Records for processing:
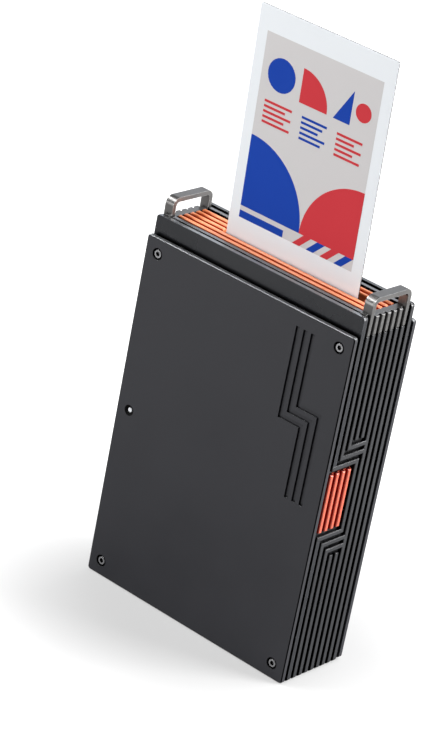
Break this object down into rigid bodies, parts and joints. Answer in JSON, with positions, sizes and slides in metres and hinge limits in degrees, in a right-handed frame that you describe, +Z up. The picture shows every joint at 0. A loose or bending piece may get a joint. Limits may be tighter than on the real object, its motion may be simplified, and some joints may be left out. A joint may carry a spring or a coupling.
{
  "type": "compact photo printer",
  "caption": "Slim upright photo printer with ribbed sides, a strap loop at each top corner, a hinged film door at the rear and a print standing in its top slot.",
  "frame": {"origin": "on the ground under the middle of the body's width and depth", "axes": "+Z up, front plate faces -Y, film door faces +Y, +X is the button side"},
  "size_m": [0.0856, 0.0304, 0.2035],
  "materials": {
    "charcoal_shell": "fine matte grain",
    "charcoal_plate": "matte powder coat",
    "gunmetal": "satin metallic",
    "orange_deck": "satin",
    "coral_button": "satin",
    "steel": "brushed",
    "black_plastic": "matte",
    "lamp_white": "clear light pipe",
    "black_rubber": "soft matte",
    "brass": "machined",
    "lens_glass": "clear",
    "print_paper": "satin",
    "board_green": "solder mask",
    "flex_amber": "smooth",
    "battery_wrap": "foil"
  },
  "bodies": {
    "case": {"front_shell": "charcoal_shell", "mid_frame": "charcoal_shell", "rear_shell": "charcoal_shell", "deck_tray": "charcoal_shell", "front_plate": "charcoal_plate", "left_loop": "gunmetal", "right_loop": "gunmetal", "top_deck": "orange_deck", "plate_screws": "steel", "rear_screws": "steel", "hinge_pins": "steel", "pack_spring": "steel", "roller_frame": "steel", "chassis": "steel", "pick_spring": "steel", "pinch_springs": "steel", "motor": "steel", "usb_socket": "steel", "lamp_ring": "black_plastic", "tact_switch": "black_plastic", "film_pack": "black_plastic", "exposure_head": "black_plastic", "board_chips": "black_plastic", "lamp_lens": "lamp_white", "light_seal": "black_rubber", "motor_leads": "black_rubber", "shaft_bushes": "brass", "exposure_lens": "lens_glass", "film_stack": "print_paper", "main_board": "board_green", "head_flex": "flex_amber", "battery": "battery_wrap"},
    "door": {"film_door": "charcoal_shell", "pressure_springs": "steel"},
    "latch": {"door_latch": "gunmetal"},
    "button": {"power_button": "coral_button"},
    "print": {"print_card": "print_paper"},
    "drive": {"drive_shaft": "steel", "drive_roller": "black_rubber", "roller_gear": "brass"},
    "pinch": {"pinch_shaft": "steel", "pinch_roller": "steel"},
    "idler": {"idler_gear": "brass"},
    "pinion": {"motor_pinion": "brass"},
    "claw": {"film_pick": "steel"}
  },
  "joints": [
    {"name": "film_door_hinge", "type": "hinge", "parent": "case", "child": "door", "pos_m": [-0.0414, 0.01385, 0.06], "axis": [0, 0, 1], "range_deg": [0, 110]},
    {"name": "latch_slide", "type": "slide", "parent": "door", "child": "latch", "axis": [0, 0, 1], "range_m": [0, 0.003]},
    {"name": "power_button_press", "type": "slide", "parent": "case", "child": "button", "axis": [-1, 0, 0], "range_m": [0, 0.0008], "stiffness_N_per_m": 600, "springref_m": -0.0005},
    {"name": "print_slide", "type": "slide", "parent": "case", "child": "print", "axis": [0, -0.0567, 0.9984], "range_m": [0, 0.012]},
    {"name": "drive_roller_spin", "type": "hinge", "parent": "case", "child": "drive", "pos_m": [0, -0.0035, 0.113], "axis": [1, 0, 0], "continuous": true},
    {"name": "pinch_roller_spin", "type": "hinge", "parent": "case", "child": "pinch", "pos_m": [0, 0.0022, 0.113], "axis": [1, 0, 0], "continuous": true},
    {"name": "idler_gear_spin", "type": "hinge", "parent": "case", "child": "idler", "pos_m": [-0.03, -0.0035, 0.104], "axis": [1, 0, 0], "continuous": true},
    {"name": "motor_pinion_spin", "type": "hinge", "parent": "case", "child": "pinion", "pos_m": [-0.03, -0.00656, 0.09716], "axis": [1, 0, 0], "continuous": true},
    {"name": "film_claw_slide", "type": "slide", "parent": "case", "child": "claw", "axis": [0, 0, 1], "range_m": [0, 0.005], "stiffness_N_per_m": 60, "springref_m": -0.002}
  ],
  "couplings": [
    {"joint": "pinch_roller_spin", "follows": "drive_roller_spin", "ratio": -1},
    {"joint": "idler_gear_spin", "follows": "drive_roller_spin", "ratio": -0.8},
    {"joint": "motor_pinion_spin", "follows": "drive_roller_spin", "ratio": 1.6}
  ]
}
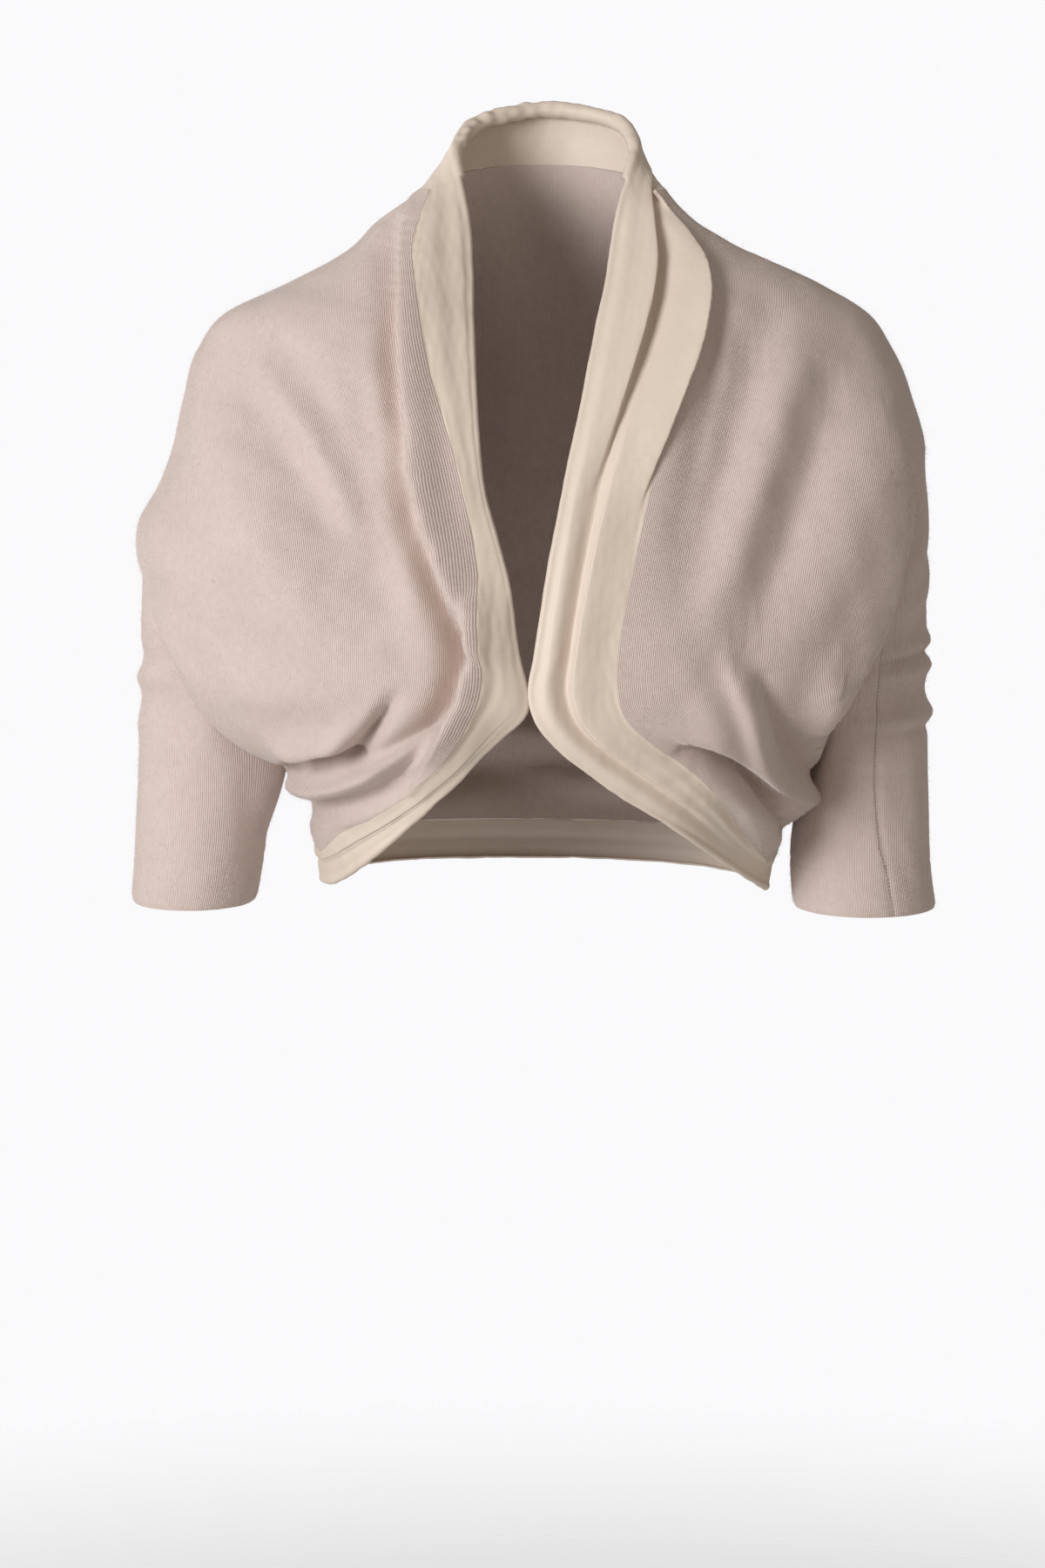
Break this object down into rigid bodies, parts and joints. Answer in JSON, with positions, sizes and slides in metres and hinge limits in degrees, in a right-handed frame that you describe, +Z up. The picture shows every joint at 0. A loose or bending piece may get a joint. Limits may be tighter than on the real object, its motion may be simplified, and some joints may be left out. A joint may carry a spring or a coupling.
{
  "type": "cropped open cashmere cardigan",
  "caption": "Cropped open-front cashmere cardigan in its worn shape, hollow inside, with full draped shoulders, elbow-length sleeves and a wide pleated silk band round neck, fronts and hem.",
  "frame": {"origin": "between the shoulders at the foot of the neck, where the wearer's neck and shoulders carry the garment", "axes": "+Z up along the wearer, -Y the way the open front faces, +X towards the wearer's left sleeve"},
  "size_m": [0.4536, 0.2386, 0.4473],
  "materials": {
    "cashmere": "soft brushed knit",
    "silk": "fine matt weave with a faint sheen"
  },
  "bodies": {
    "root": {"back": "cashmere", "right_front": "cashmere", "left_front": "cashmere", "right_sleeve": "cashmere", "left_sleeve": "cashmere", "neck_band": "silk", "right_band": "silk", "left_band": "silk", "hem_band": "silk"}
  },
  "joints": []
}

Aim of the exercise: Copy out each record, keeping every word as it is.

Task solution:
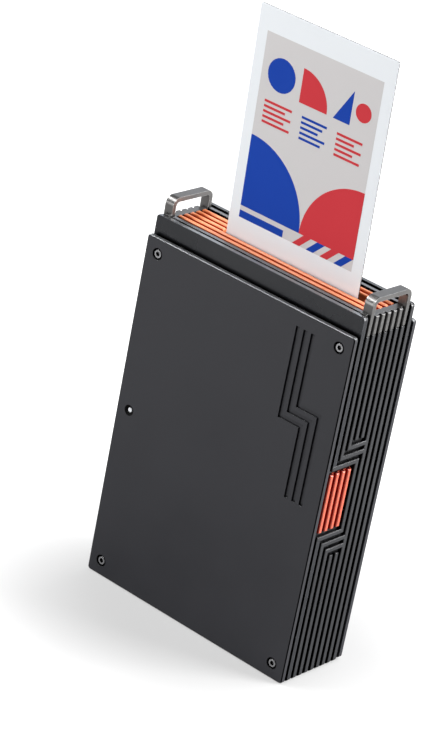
Break this object down into rigid bodies, parts and joints. Answer in JSON, with positions, sizes and slides in metres and hinge limits in degrees, in a right-handed frame that you describe, +Z up. The picture shows every joint at 0. A loose or bending piece may get a joint. Limits may be tighter than on the real object, its motion may be simplified, and some joints may be left out. A joint may carry a spring or a coupling.
{
  "type": "compact photo printer",
  "caption": "Slim upright photo printer with ribbed sides, a strap loop at each top corner, a hinged film door at the rear and a print standing in its top slot.",
  "frame": {"origin": "on the ground under the middle of the body's width and depth", "axes": "+Z up, front plate faces -Y, film door faces +Y, +X is the button side"},
  "size_m": [0.0856, 0.0304, 0.2035],
  "materials": {
    "charcoal_shell": "fine matte grain",
    "charcoal_plate": "matte powder coat",
    "gunmetal": "satin metallic",
    "orange_deck": "satin",
    "coral_button": "satin",
    "steel": "brushed",
    "black_plastic": "matte",
    "lamp_white": "clear light pipe",
    "black_rubber": "soft matte",
    "brass": "machined",
    "lens_glass": "clear",
    "print_paper": "satin",
    "board_green": "solder mask",
    "flex_amber": "smooth",
    "battery_wrap": "foil"
  },
  "bodies": {
    "case": {"front_shell": "charcoal_shell", "mid_frame": "charcoal_shell", "rear_shell": "charcoal_shell", "deck_tray": "charcoal_shell", "front_plate": "charcoal_plate", "left_loop": "gunmetal", "right_loop": "gunmetal", "top_deck": "orange_deck", "plate_screws": "steel", "rear_screws": "steel", "hinge_pins": "steel", "pack_spring": "steel", "roller_frame": "steel", "chassis": "steel", "pick_spring": "steel", "pinch_springs": "steel", "motor": "steel", "usb_socket": "steel", "lamp_ring": "black_plastic", "tact_switch": "black_plastic", "film_pack": "black_plastic", "exposure_head": "black_plastic", "board_chips": "black_plastic", "lamp_lens": "lamp_white", "light_seal": "black_rubber", "motor_leads": "black_rubber", "shaft_bushes": "brass", "exposure_lens": "lens_glass", "film_stack": "print_paper", "main_board": "board_green", "head_flex": "flex_amber", "battery": "battery_wrap"},
    "door": {"film_door": "charcoal_shell", "pressure_springs": "steel"},
    "latch": {"door_latch": "gunmetal"},
    "button": {"power_button": "coral_button"},
    "print": {"print_card": "print_paper"},
    "drive": {"drive_shaft": "steel", "drive_roller": "black_rubber", "roller_gear": "brass"},
    "pinch": {"pinch_shaft": "steel", "pinch_roller": "steel"},
    "idler": {"idler_gear": "brass"},
    "pinion": {"motor_pinion": "brass"},
    "claw": {"film_pick": "steel"}
  },
  "joints": [
    {"name": "film_door_hinge", "type": "hinge", "parent": "case", "child": "door", "pos_m": [-0.0414, 0.01385, 0.06], "axis": [0, 0, 1], "range_deg": [0, 110]},
    {"name": "latch_slide", "type": "slide", "parent": "door", "child": "latch", "axis": [0, 0, 1], "range_m": [0, 0.003]},
    {"name": "power_button_press", "type": "slide", "parent": "case", "child": "button", "axis": [-1, 0, 0], "range_m": [0, 0.0008], "stiffness_N_per_m": 600, "springref_m": -0.0005},
    {"name": "print_slide", "type": "slide", "parent": "case", "child": "print", "axis": [0, -0.0567, 0.9984], "range_m": [0, 0.012]},
    {"name": "drive_roller_spin", "type": "hinge", "parent": "case", "child": "drive", "pos_m": [0, -0.0035, 0.113], "axis": [1, 0, 0], "continuous": true},
    {"name": "pinch_roller_spin", "type": "hinge", "parent": "case", "child": "pinch", "pos_m": [0, 0.0022, 0.113], "axis": [1, 0, 0], "continuous": true},
    {"name": "idler_gear_spin", "type": "hinge", "parent": "case", "child": "idler", "pos_m": [-0.03, -0.0035, 0.104], "axis": [1, 0, 0], "continuous": true},
    {"name": "motor_pinion_spin", "type": "hinge", "parent": "case", "child": "pinion", "pos_m": [-0.03, -0.00656, 0.09716], "axis": [1, 0, 0], "continuous": true},
    {"name": "film_claw_slide", "type": "slide", "parent": "case", "child": "claw", "axis": [0, 0, 1], "range_m": [0, 0.005], "stiffness_N_per_m": 60, "springref_m": -0.002}
  ],
  "couplings": [
    {"joint": "pinch_roller_spin", "follows": "drive_roller_spin", "ratio": -1},
    {"joint": "idler_gear_spin", "follows": "drive_roller_spin", "ratio": -0.8},
    {"joint": "motor_pinion_spin", "follows": "drive_roller_spin", "ratio": 1.6}
  ]
}
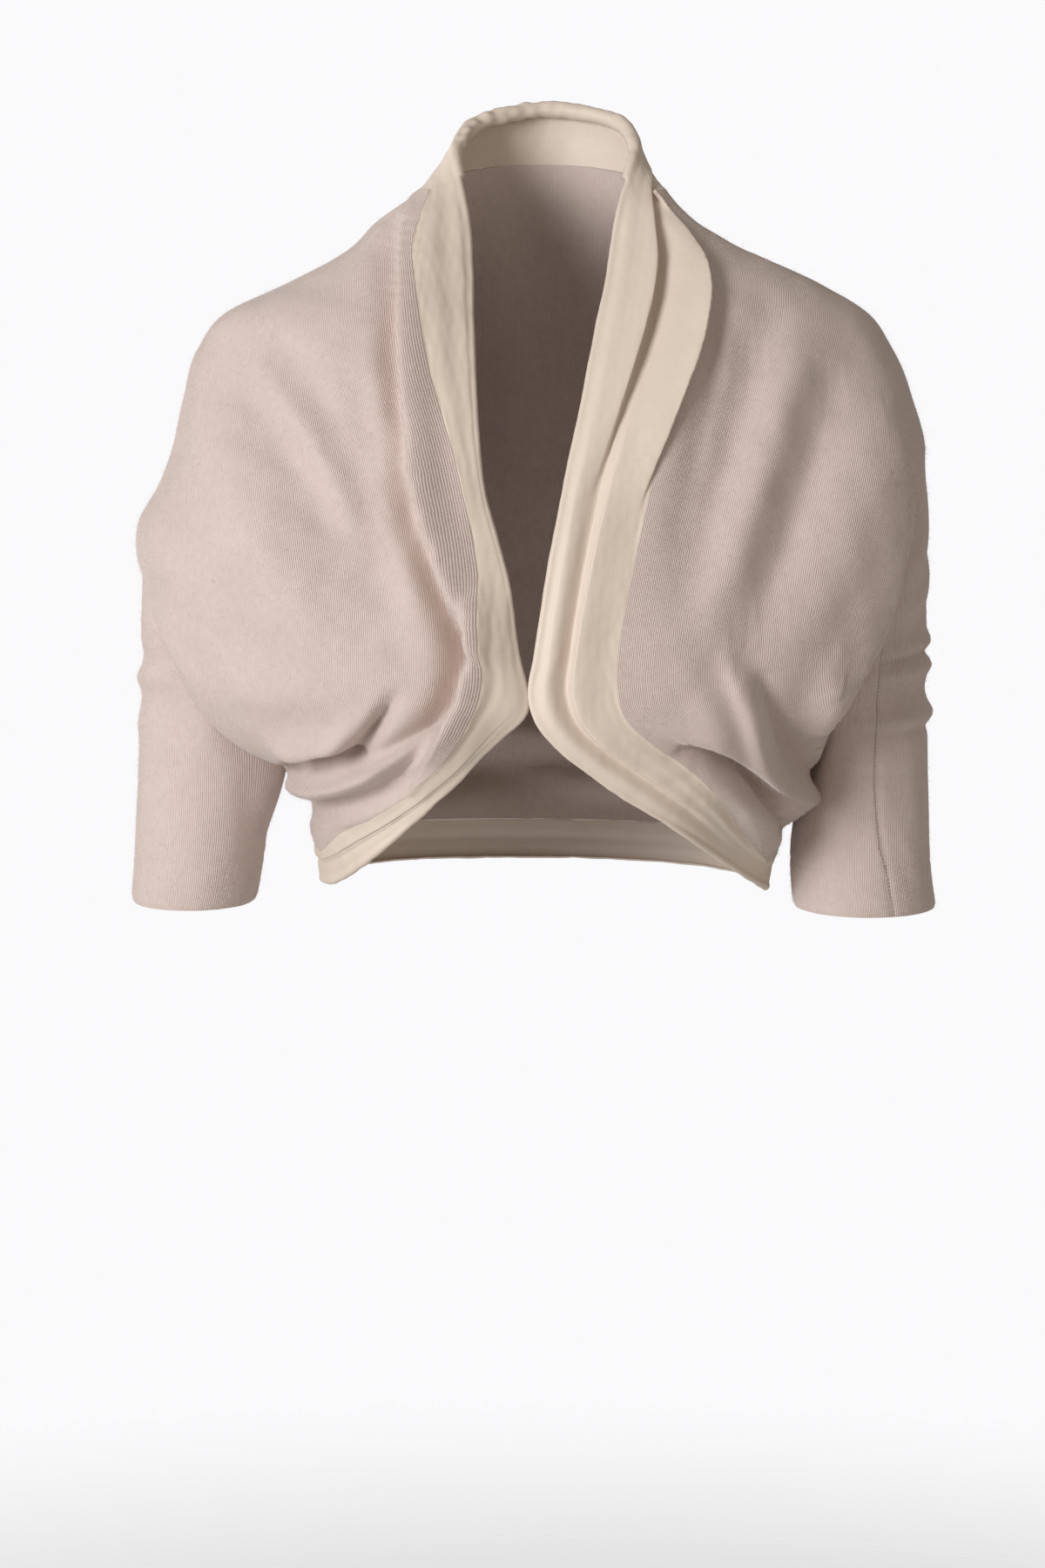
Break this object down into rigid bodies, parts and joints. Answer in JSON, with positions, sizes and slides in metres and hinge limits in degrees, in a right-handed frame that you describe, +Z up. The picture shows every joint at 0. A loose or bending piece may get a joint. Limits may be tighter than on the real object, its motion may be simplified, and some joints may be left out. A joint may carry a spring or a coupling.
{
  "type": "cropped open cashmere cardigan",
  "caption": "Cropped open-front cashmere cardigan in its worn shape, hollow inside, with full draped shoulders, elbow-length sleeves and a wide pleated silk band round neck, fronts and hem.",
  "frame": {"origin": "between the shoulders at the foot of the neck, where the wearer's neck and shoulders carry the garment", "axes": "+Z up along the wearer, -Y the way the open front faces, +X towards the wearer's left sleeve"},
  "size_m": [0.4536, 0.2386, 0.4473],
  "materials": {
    "cashmere": "soft brushed knit",
    "silk": "fine matt weave with a faint sheen"
  },
  "bodies": {
    "root": {"back": "cashmere", "right_front": "cashmere", "left_front": "cashmere", "right_sleeve": "cashmere", "left_sleeve": "cashmere", "neck_band": "silk", "right_band": "silk", "left_band": "silk", "hem_band": "silk"}
  },
  "joints": []
}